Favorites- Night Lords (They win by a long shot), World Eaters, Alpha Legion.

Somewhere in the Middle- White Scars, Salamanders, Raven Guard(These three are mostly due to lack of writing done for them), Ultramarines, Emperors Children, Imperial Fists, Emperors Children (I love the idea of Noise Marines, but most of my hesitation comes from their colors), Death Guard (I dislike the look of Plague Marines, and Nurgle in general, but I like their fluff), Iron Hands, Iron Warriors, 

Least Favorite- Space Wolves (I like their rules and play style, but I'm not a huge fan of their fluff), Blood Angels, Sons of Horus, Dark Angels, Thousand Sons.


----------



## Ultra1 (Mar 10, 2011)

Love ultra marines. There is a reason most successors come from them, they are the best. Hate space wolves, why because they are hypocrites.


----------



## Gree (Jun 13, 2010)

I would probably put the Thousand Sons as my most favorite legion, mostly because of their fluff. I always thought they had some of the best background and reasons for turning to Chaos, as well as their general atheistic.

Least favorite would be the Ultramarines, for their incompetence and hypocrisy as detailed by the Ventris book.l Out of all the Chapters they have deviated furthest from their Primarch's intentions regarding the Codex. Their blind adherence to the Codex even in face of defeat disgusts me.
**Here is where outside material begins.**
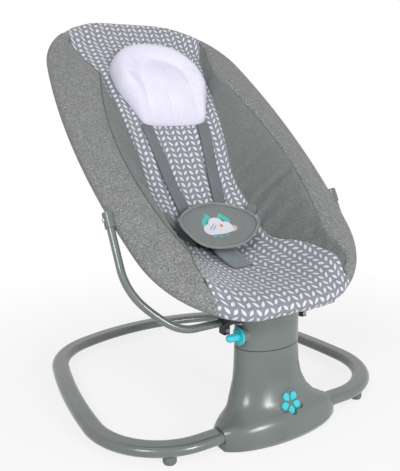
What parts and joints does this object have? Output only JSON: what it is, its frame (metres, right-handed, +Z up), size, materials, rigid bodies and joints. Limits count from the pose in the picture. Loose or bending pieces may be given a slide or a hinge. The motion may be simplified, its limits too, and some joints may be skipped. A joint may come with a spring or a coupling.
{
  "type": "bouncer seat",
  "caption": "Baby bouncer seat: reclining padded fabric seat with harness, swaying on a motorised pedestal over a flat-oval tube base ring.",
  "frame": {"origin": "on the floor, on the vertical sway axis of the pedestal", "axes": "+Z up; -Y towards the foot end, where the buttons are; +Y up the seat towards the head end; +X to the right seen from the foot end"},
  "size_m": [0.6358, 0.639, 0.7588],
  "materials": {
    "shell": "satin",
    "tube": "satin paint",
    "accent": "gloss",
    "black_plastic": "matt",
    "release": "satin",
    "rubber": "matt",
    "steel": "satin",
    "bronze": "satin",
    "nylon": "satin",
    "board": "satin",
    "heather_fabric": "knitted, heather grey",
    "sling_fabric": "woven, plain grey",
    "print_fabric": "quilted, printed with pale leaves",
    "pillow_fabric": "brushed knit",
    "webbing": "woven webbing",
    "cover_fabric": "knitted, padded"
  },
  "bodies": {
    "base": {"base_ring": "tube", "ring_feet": "rubber", "base_plate": "black_plastic", "plate_pads": "rubber", "plate_screws": "steel", "ring_bolts": "steel", "pedestal_cover": "shell", "chassis": "black_plastic", "chassis_screws": "steel", "upper_bearing": "bronze", "lower_bearing": "bronze", "motor_gearbox": "steel", "swing_motor": "steel", "gearbox_screws": "steel", "control_board": "board", "tact_switches": "black_plastic", "speaker": "black_plastic", "dc_inlet": "black_plastic"},
    "pinion": {"drive_pinion": "nylon"},
    "head": {"spindle": "steel", "sector_gear": "steel", "spindle_clip": "steel", "head_core": "black_plastic", "core_bolt": "steel", "core_screws": "steel", "head_shell": "shell", "head_cap": "shell", "knob_guide": "shell"},
    "knob": {"recline_knob": "accent"},
    "seat": {"support_tube": "tube", "lock_quadrant": "steel", "quadrant_pin": "steel", "side_socket_left": "shell", "side_socket_right": "shell", "socket_rivets": "steel", "front_bracket_left": "black_plastic", "front_bracket_right": "black_plastic", "bracket_screws": "steel", "hoop_lower": "tube", "hoop_upper": "tube", "seat_sling": "sling_fabric", "side_wing_left": "heather_fabric", "side_wing_right": "heather_fabric", "seat_insert": "print_fabric", "head_pillow": "pillow_fabric", "shoulder_strap_left": "webbing", "shoulder_strap_right": "webbing", "waist_strap_left": "webbing", "waist_strap_right": "webbing", "crotch_strap": "webbing", "buckle_body": "black_plastic", "buckle_tongue_left": "black_plastic", "buckle_tongue_right": "black_plastic", "buckle_cover": "cover_fabric"},
    "release": {"buckle_button": "release"},
    "power": {"power_button": "accent"},
    "speed": {"speed_button": "accent"},
    "timer": {"timer_button": "accent"},
    "melody": {"melody_button": "accent"},
    "volume": {"volume_button": "accent"}
  },
  "joints": [
    {"name": "head_sway", "type": "hinge", "parent": "base", "child": "head", "pos_m": [0, 0, 0.1], "axis": [0, 0, 1], "range_deg": [-10, 10]},
    {"name": "pinion_spin", "type": "hinge", "parent": "base", "child": "pinion", "pos_m": [0.045, 0, 0.128], "axis": [0, 0, 1], "range_deg": [-51, 51]},
    {"name": "knob_pull", "type": "slide", "parent": "head", "child": "knob", "axis": [-1, 0, 0], "range_m": [0, 0.008], "stiffness_N_per_m": 400},
    {"name": "seat_recline", "type": "hinge", "parent": "head", "child": "seat", "pos_m": [0, 0.01, 0.213], "axis": [-1, 0, 0], "range_deg": [0, 20]},
    {"name": "release_press", "type": "slide", "parent": "seat", "child": "release", "axis": [0, 0.6361, -0.7716], "range_m": [0, 0.002], "stiffness_N_per_m": 300},
    {"name": "power_press", "type": "slide", "parent": "base", "child": "power", "axis": [0, 0.9336, -0.3584], "range_m": [0, 0.0012], "stiffness_N_per_m": 300},
    {"name": "speed_press", "type": "slide", "parent": "base", "child": "speed", "axis": [0, 0.9336, -0.3584], "range_m": [0, 0.0012], "stiffness_N_per_m": 300},
    {"name": "timer_press", "type": "slide", "parent": "base", "child": "timer", "axis": [0, 0.9336, -0.3584], "range_m": [0, 0.0012], "stiffness_N_per_m": 300},
    {"name": "melody_press", "type": "slide", "parent": "base", "child": "melody", "axis": [0, 0.9336, -0.3584], "range_m": [0, 0.0012], "stiffness_N_per_m": 300},
    {"name": "volume_press", "type": "slide", "parent": "base", "child": "volume", "axis": [0, 0.9336, -0.3584], "range_m": [0, 0.0012], "stiffness_N_per_m": 300}
  ],
  "couplings": [
    {"joint": "pinion_spin", "follows": "head_sway", "ratio": -5}
  ]
}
I used to be a fan of the Ultramarines, but recent Black Library novels have gone a long way to me dropping the chapter in disgust. Abnett's Know No Fear was in particular just horrible characterization of them.


----------



## daxxglax (Apr 24, 2010)

Chompy Bits said:


> One legion who I've grown a soft spot for is the World Eaters, especially since _Betrayer_. They went from a legion of honourable warriors who valued martial prowess and brotherhood, to a group of savage berserkers who killed simply for the sake of spilling blood. And all just because they wanted a connection to Angron, to forge a bond with their primarch when all the other legions seemed to effortlessly bond with theirs.


Agreed. I had always considered them 2-dimensional, bloodthirsty madmen, but _After Desh'ea_ was the story that really won me over to them. 

My favorite loyalist legion is probably the Dark Angels. In the present day, they're dark, gothic, and sinister and you can see the beginnings of that in their Heresy-era stories, even if _Fallen Angels_ and _Descent of Angels_ are two of the weaker books in the series. 

My favorite traitor legion is probably between the Thousand Sons and the Night Lords. From the first time I flipped through the old Chaos codex, the Thousand Sons and the story of their downfall stood out to me as a particularly intriguing mix of good intentions and tragic hubris, in contrast to the other legions. Despite what I usually think of Graham McNeil's prose, _A Thousand Sons_ did a great job of portraying their nuances. No matter how idealistic they were, their determination to help mankind evolve was marred by their own arrogance from what they thought was mastery of their powers. The fate of the legion after the Rubric is cast and Ahriman's denial of his own damnation are also great bits of background. 

The Night Lords endeared themselves to me after I first read Simon Spurrier's _Lord of the Night,_ which is still one of my favorite Black Library books. They are a legion that is tragic, horrifying, irredeemable, virtuous, corrupt and malevolent in equal measure. As Acerbus notes at the end, Konrad Kurze was a very unbalanced and multifaceted individual. Each of the major Night Lord players (Sahaal, Talos, Acerbus, etc.) each embody only a fragment of who the Night Haunter was. I guess I tend to favor tragic legions whose downfall is mostly due to their own faults. 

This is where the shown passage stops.